CELLARET OR BOTTLE CASE ON STAND
Walnut
Joseph Freeman (1772-1842)
Gates County, North Carolina
C. 1815
27” W 14.5” D 41.75” H

The “Rosetta Stone” for the group of bottle cases attributed to Joseph Freeman is the fine documented example now in the Colonial Williamsburg Collection which was purchased from the Freeman Family. This bottle case descended through three generation and remained on the family farm in Gates County until entering the CW collection.  The distinctive and unique construction characteristics clearly define the approximately ten other Freeman bottle cases that have been subsequently identified.  Most are nearly identical in size and finish. Other key common features include: double beaded lid moldings mitered and sprig nailed; dividers that are inserted from the top and suspended on notched strips nailed to the case interior; tongue and groove battens – slide and lid; and the occasional presence of a center section to accommodate decanters and glasses.   Incorporated into the base are both a sliding mixing shelf and a drawer.

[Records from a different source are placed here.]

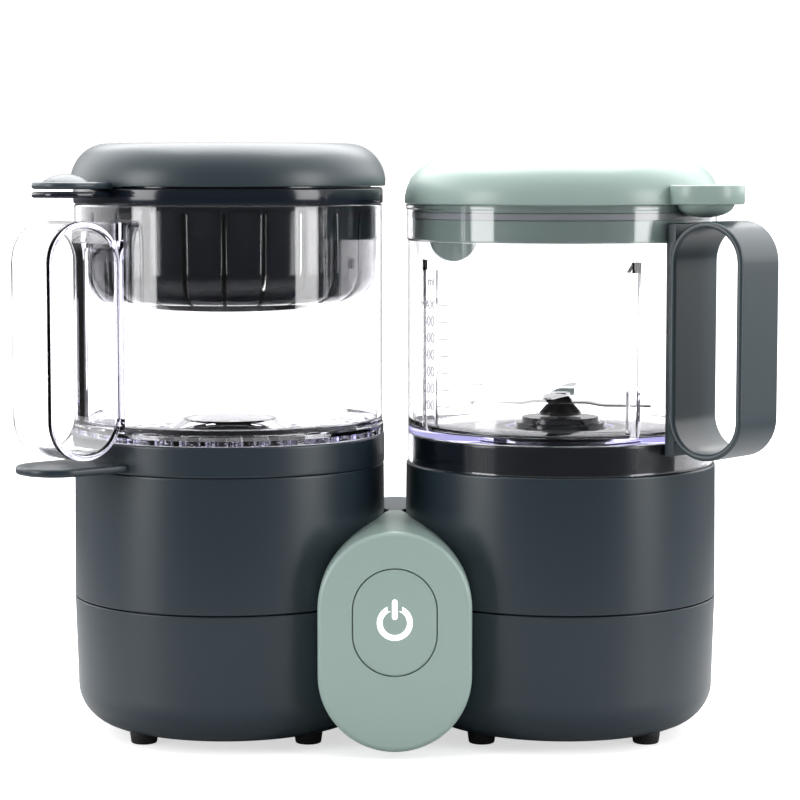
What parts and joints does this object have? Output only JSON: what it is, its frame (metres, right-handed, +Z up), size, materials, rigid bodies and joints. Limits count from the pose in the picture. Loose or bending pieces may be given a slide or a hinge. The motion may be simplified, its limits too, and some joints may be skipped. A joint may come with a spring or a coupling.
{
  "type": "baby food maker",
  "caption": "Countertop baby food maker: a steamer tower and a blender tower with clear vessels, lift-off lids and a shared push-button pod.",
  "frame": {"origin": "on the surface it stands on, under the middle of the whole object's bounding box", "axes": "+Z up, +X towards the blender tower, -Y towards the user and the button"},
  "size_m": [0.3254, 0.1475, 0.2617],
  "materials": {
    "slate_base": "satin",
    "slate_lid": "matte",
    "dark_gloss": "gloss",
    "mint": "satin",
    "clear_plastic": "clear gloss",
    "lamp_white": "lit diffuser",
    "black_rubber": "matte",
    "silicone": "matte",
    "polished_steel": "polished",
    "plated_steel": "zinc plated",
    "screw_steel": "zinc plated",
    "aluminium": "cast",
    "bronze": "sintered",
    "copper_winding": "enamelled wire",
    "black_nylon": "moulded",
    "circuit_board": "solder mask",
    "lead_insulation": "fibreglass sleeve"
  },
  "bodies": {
    "base": {"lower_housing": "slate_base", "upper_housing": "slate_base", "rear_cover": "slate_base", "control_fascia": "mint", "rubber_feet": "black_rubber", "housing_screws": "screw_steel", "boiler_dish": "polished_steel", "boiler_seal": "silicone", "heater_plate": "aluminium", "heating_element": "aluminium", "boiler_thermostat": "black_nylon", "boiler_bracket": "plated_steel", "motor_can": "plated_steel", "motor_end_cap": "plated_steel", "motor_plate": "plated_steel", "motor_dampers": "black_rubber", "motor_screws": "screw_steel", "shaft_bearings": "bronze", "stator_coils": "copper_winding", "control_board": "circuit_board", "push_switch": "black_nylon", "indicator_lamp": "lamp_white", "button_spring": "polished_steel", "board_screws": "screw_steel", "cord_gland": "black_rubber", "terminal_block": "black_nylon", "heater_leads": "lead_insulation", "motor_leads": "lead_insulation"},
    "rotor": {"motor_shaft": "polished_steel", "armature": "plated_steel", "cooling_fan": "black_nylon", "drive_coupling": "black_nylon"},
    "button": {"button_cap": "mint", "button_emblem": "lamp_white"},
    "tray": {"drip_tray": "slate_base"},
    "bowl": {"steam_bowl": "clear_plastic"},
    "basket": {"small_basket": "dark_gloss"},
    "bowl_lid": {"steam_lid": "slate_lid", "steam_lid_skirt": "dark_gloss"},
    "carrier": {"blade_carrier": "dark_gloss", "carrier_gasket": "silicone", "shaft_bush": "bronze", "shaft_seal": "silicone"},
    "blades": {"blade_shaft": "polished_steel", "driven_coupling": "black_nylon", "blade_hub": "polished_steel", "blades_lower": "polished_steel", "blades_upper": "polished_steel", "blade_nut": "polished_steel"},
    "jar": {"blender_jar": "clear_plastic", "jar_handle": "slate_lid"},
    "jar_lid_seal": {"blender_lid_seal": "silicone"},
    "jar_lid": {"blender_lid_cap": "mint", "blender_lid_liner": "mint"}
  },
  "joints": [
    {"name": "motor_spin", "type": "hinge", "parent": "base", "child": "rotor", "pos_m": [0.074, 0.00391, 0.12], "axis": [0, 0, 1], "continuous": true},
    {"name": "button_press", "type": "slide", "parent": "base", "child": "button", "axis": [0, 1, 0], "range_m": [0, 0.0015], "stiffness_N_per_m": 900, "springref_m": -0.0012, "deforming": ["button_spring"]},
    {"name": "tray_lift", "type": "slide", "parent": "base", "child": "tray", "axis": [0, 0, 1], "range_m": [0, 0.06]},
    {"name": "bowl_lift", "type": "slide", "parent": "tray", "child": "bowl", "axis": [0, 0, 1], "range_m": [0, 0.12]},
    {"name": "basket_lift", "type": "slide", "parent": "bowl", "child": "basket", "axis": [0, 0, 1], "range_m": [0, 0.07]},
    {"name": "bowl_lid_lift", "type": "slide", "parent": "basket", "child": "bowl_lid", "axis": [0, 0, 1], "range_m": [0, 0.06]},
    {"name": "jar_lift", "type": "slide", "parent": "base", "child": "carrier", "axis": [0, 0, 1], "range_m": [0, 0.12]},
    {"name": "blade_spin", "type": "hinge", "parent": "carrier", "child": "blades", "pos_m": [0.074, 0.00391, 0.12], "axis": [0, 0, 1], "continuous": true},
    {"name": "jar_twist", "type": "hinge", "parent": "carrier", "child": "jar", "pos_m": [0.074, 0.00391, 0.12], "axis": [0, 0, 1], "range_deg": [0, 25]},
    {"name": "jar_lid_lift", "type": "slide", "parent": "jar", "child": "jar_lid_seal", "axis": [0, 0, 1], "range_m": [0, 0.06]},
    {"name": "jar_lid_twist", "type": "hinge", "parent": "jar_lid_seal", "child": "jar_lid", "pos_m": [0.074, 0.00391, 0.12], "axis": [0, 0, 1], "range_deg": [0, 22]}
  ],
  "couplings": [
    {"joint": "blade_spin", "follows": "motor_spin", "ratio": 1}
  ]
}
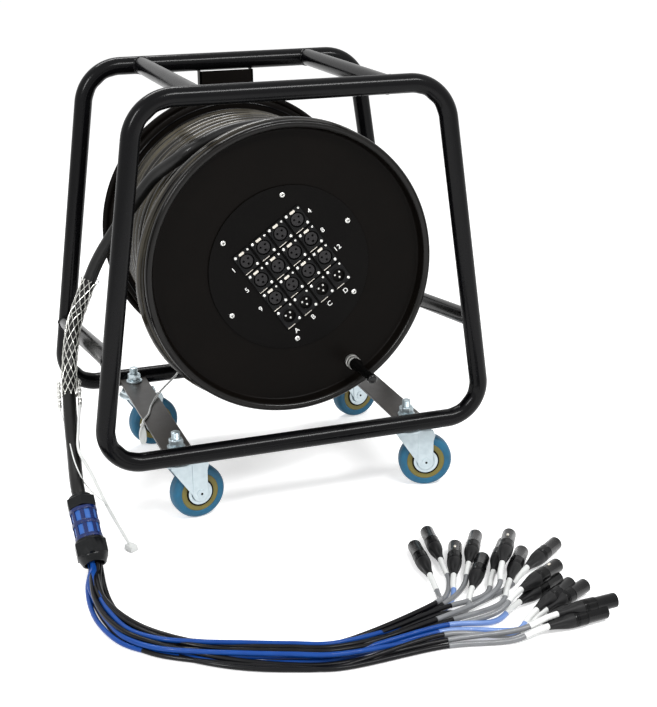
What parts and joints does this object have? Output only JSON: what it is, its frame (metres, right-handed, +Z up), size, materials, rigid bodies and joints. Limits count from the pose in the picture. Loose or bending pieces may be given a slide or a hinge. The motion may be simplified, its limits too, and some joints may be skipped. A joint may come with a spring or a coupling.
{
  "type": "stage box snake",
  "caption": "Cable drum with a round audio connector panel, turning in a tubular frame on casters, with a gland and a fan of plug-ended leads.",
  "frame": {"origin": "on the floor, midway between the frame's sides and between the crank's tip and the rear loop's back", "axes": "+X to the right as seen from the connector panel, +Y from the panel to the rear, +Z up"},
  "size_m": [0.5999, 0.7567, 0.583],
  "materials": {
    "tube_paint": "semi-gloss powder coat",
    "sheet_paint": "satin",
    "grey_steel": "satin",
    "zinc": "bright zinc",
    "tyre_blue": "matt",
    "core_olive": "matt",
    "cable_jacket": "satin",
    "black_plastic": "satin",
    "gland_blue": "clear blue",
    "clear_plastic": "translucent",
    "steel_wire": "bright",
    "latch_metal": "satin"
  },
  "bodies": {
    "frame": {"front_loop": "tube_paint", "rear_loop": "tube_paint", "top_tube_left": "tube_paint", "top_tube_right": "tube_paint", "side_tube_left": "tube_paint", "side_tube_right": "tube_paint", "caster_bar_left": "grey_steel", "caster_bar_right": "grey_steel", "rear_upright": "sheet_paint", "bearing_block": "grey_steel", "caster_stem_front_left": "zinc", "caster_stem_front_right": "zinc", "caster_stem_rear_left": "zinc", "caster_stem_rear_right": "zinc", "cable_tail": "cable_jacket", "mesh_grip": "steel_wire", "gland_nut_upper": "black_plastic", "gland_body": "gland_blue", "gland_nut_lower": "black_plastic", "fanout_leads": "cable_jacket", "tie_cord": "clear_plastic"},
    "swivel_front_left": {"caster_fork_front_left": "zinc"},
    "swivel_front_right": {"caster_fork_front_right": "zinc"},
    "swivel_rear_left": {"caster_fork_rear_left": "zinc"},
    "swivel_rear_right": {"caster_fork_rear_right": "zinc"},
    "wheel_front_left": {"caster_core_front_left": "core_olive", "caster_tyre_front_left": "tyre_blue"},
    "wheel_front_right": {"caster_core_front_right": "core_olive", "caster_tyre_front_right": "tyre_blue"},
    "wheel_rear_left": {"caster_core_rear_left": "core_olive", "caster_tyre_rear_left": "tyre_blue"},
    "wheel_rear_right": {"caster_core_rear_right": "core_olive", "caster_tyre_rear_right": "tyre_blue"},
    "drum": {"front_flange": "sheet_paint", "rear_flange": "sheet_paint", "drum_barrel": "sheet_paint", "drum_shaft": "grey_steel", "wound_cable_core": "cable_jacket", "wound_cable_rear": "cable_jacket", "wound_cable_front": "cable_jacket", "crank_bolt": "zinc", "connector_panel": "sheet_paint", "female_receptacles": "black_plastic", "male_receptacle_a": "black_plastic", "male_receptacle_b": "black_plastic", "male_receptacle_c": "black_plastic", "male_receptacle_d": "black_plastic"},
    "crank": {"crank_grip": "black_plastic"},
    "latch_1": {"push_latch_1": "latch_metal"},
    "latch_2": {"push_latch_2": "latch_metal"},
    "latch_3": {"push_latch_3": "latch_metal"},
    "latch_4": {"push_latch_4": "latch_metal"},
    "latch_5": {"push_latch_5": "latch_metal"},
    "latch_6": {"push_latch_6": "latch_metal"},
    "latch_7": {"push_latch_7": "latch_metal"},
    "latch_8": {"push_latch_8": "latch_metal"},
    "latch_9": {"push_latch_9": "latch_metal"},
    "latch_10": {"push_latch_10": "latch_metal"},
    "latch_11": {"push_latch_11": "latch_metal"},
    "latch_12": {"push_latch_12": "latch_metal"}
  },
  "joints": [
    {"name": "drum_spin", "type": "hinge", "parent": "frame", "child": "drum", "pos_m": [0, 0, 0.3337], "axis": [0, 1, 0], "continuous": true},
    {"name": "crank_spin", "type": "hinge", "parent": "drum", "child": "crank", "pos_m": [0.08595, 0, 0.19344], "axis": [0, 1, 0], "continuous": true},
    {"name": "swivel_front_left", "type": "hinge", "parent": "frame", "child": "swivel_front_left", "pos_m": [-0.1655, -0.11735, 0.0855], "axis": [0, 0, 1], "continuous": true},
    {"name": "swivel_front_right", "type": "hinge", "parent": "frame", "child": "swivel_front_right", "pos_m": [0.1655, -0.11735, 0.0855], "axis": [0, 0, 1], "continuous": true},
    {"name": "swivel_rear_left", "type": "hinge", "parent": "frame", "child": "swivel_rear_left", "pos_m": [-0.1655, 0.15265, 0.0855], "axis": [0, 0, 1], "continuous": true},
    {"name": "swivel_rear_right", "type": "hinge", "parent": "frame", "child": "swivel_rear_right", "pos_m": [0.1655, 0.15265, 0.0855], "axis": [0, 0, 1], "continuous": true},
    {"name": "wheel_front_left", "type": "hinge", "parent": "swivel_front_left", "child": "wheel_front_left", "pos_m": [-0.13891, -0.11266, 0.0375], "axis": [-0.1736, 0.9848, 0], "continuous": true},
    {"name": "wheel_front_right", "type": "hinge", "parent": "swivel_front_right", "child": "wheel_front_right", "pos_m": [0.19158, -0.12434, 0.0375], "axis": [0.2588, 0.9659, 0], "continuous": true},
    {"name": "wheel_rear_left", "type": "hinge", "parent": "swivel_rear_left", "child": "wheel_rear_left", "pos_m": [-0.13891, 0.15734, 0.0375], "axis": [-0.1736, 0.9848, 0], "continuous": true},
    {"name": "wheel_rear_right", "type": "hinge", "parent": "swivel_rear_right", "child": "wheel_rear_right", "pos_m": [0.19191, 0.15826, 0.0375], "axis": [-0.2079, 0.9781, 0], "continuous": true},
    {"name": "latch_push_1", "type": "slide", "parent": "drum", "child": "latch_1", "axis": [0, 1, 0], "range_m": [0, 0.0012], "stiffness_N_per_m": 600, "springref_m": -0.001},
    {"name": "latch_push_2", "type": "slide", "parent": "drum", "child": "latch_2", "axis": [0, 1, 0], "range_m": [0, 0.0012], "stiffness_N_per_m": 600, "springref_m": -0.001},
    {"name": "latch_push_3", "type": "slide", "parent": "drum", "child": "latch_3", "axis": [0, 1, 0], "range_m": [0, 0.0012], "stiffness_N_per_m": 600, "springref_m": -0.001},
    {"name": "latch_push_4", "type": "slide", "parent": "drum", "child": "latch_4", "axis": [0, 1, 0], "range_m": [0, 0.0012], "stiffness_N_per_m": 600, "springref_m": -0.001},
    {"name": "latch_push_5", "type": "slide", "parent": "drum", "child": "latch_5", "axis": [0, 1, 0], "range_m": [0, 0.0012], "stiffness_N_per_m": 600, "springref_m": -0.001},
    {"name": "latch_push_6", "type": "slide", "parent": "drum", "child": "latch_6", "axis": [0, 1, 0], "range_m": [0, 0.0012], "stiffness_N_per_m": 600, "springref_m": -0.001},
    {"name": "latch_push_7", "type": "slide", "parent": "drum", "child": "latch_7", "axis": [0, 1, 0], "range_m": [0, 0.0012], "stiffness_N_per_m": 600, "springref_m": -0.001},
    {"name": "latch_push_8", "type": "slide", "parent": "drum", "child": "latch_8", "axis": [0, 1, 0], "range_m": [0, 0.0012], "stiffness_N_per_m": 600, "springref_m": -0.001},
    {"name": "latch_push_9", "type": "slide", "parent": "drum", "child": "latch_9", "axis": [0, 1, 0], "range_m": [0, 0.0012], "stiffness_N_per_m": 600, "springref_m": -0.001},
    {"name": "latch_push_10", "type": "slide", "parent": "drum", "child": "latch_10", "axis": [0, 1, 0], "range_m": [0, 0.0012], "stiffness_N_per_m": 600, "springref_m": -0.001},
    {"name": "latch_push_11", "type": "slide", "parent": "drum", "child": "latch_11", "axis": [0, 1, 0], "range_m": [0, 0.0012], "stiffness_N_per_m": 600, "springref_m": -0.001},
    {"name": "latch_push_12", "type": "slide", "parent": "drum", "child": "latch_12", "axis": [0, 1, 0], "range_m": [0, 0.0012], "stiffness_N_per_m": 600, "springref_m": -0.001}
  ]
}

Joseph Freeman worked as a carpenter, farmer and cabinet maker and his career can be partially traced through his account books and journals.  Freeman’s shop produced a range of vernacular furniture though few pieces have been identified and none, to date, with the refinement and appeal of his cellarets.

This cellaret is in superb condition and retains a rich, dark old surface as well as its original hardware and interior partitions.

See also MESDA Research Files D-33307; S-29768;S-2548 &  Southern Furniture, Hurst and Prown.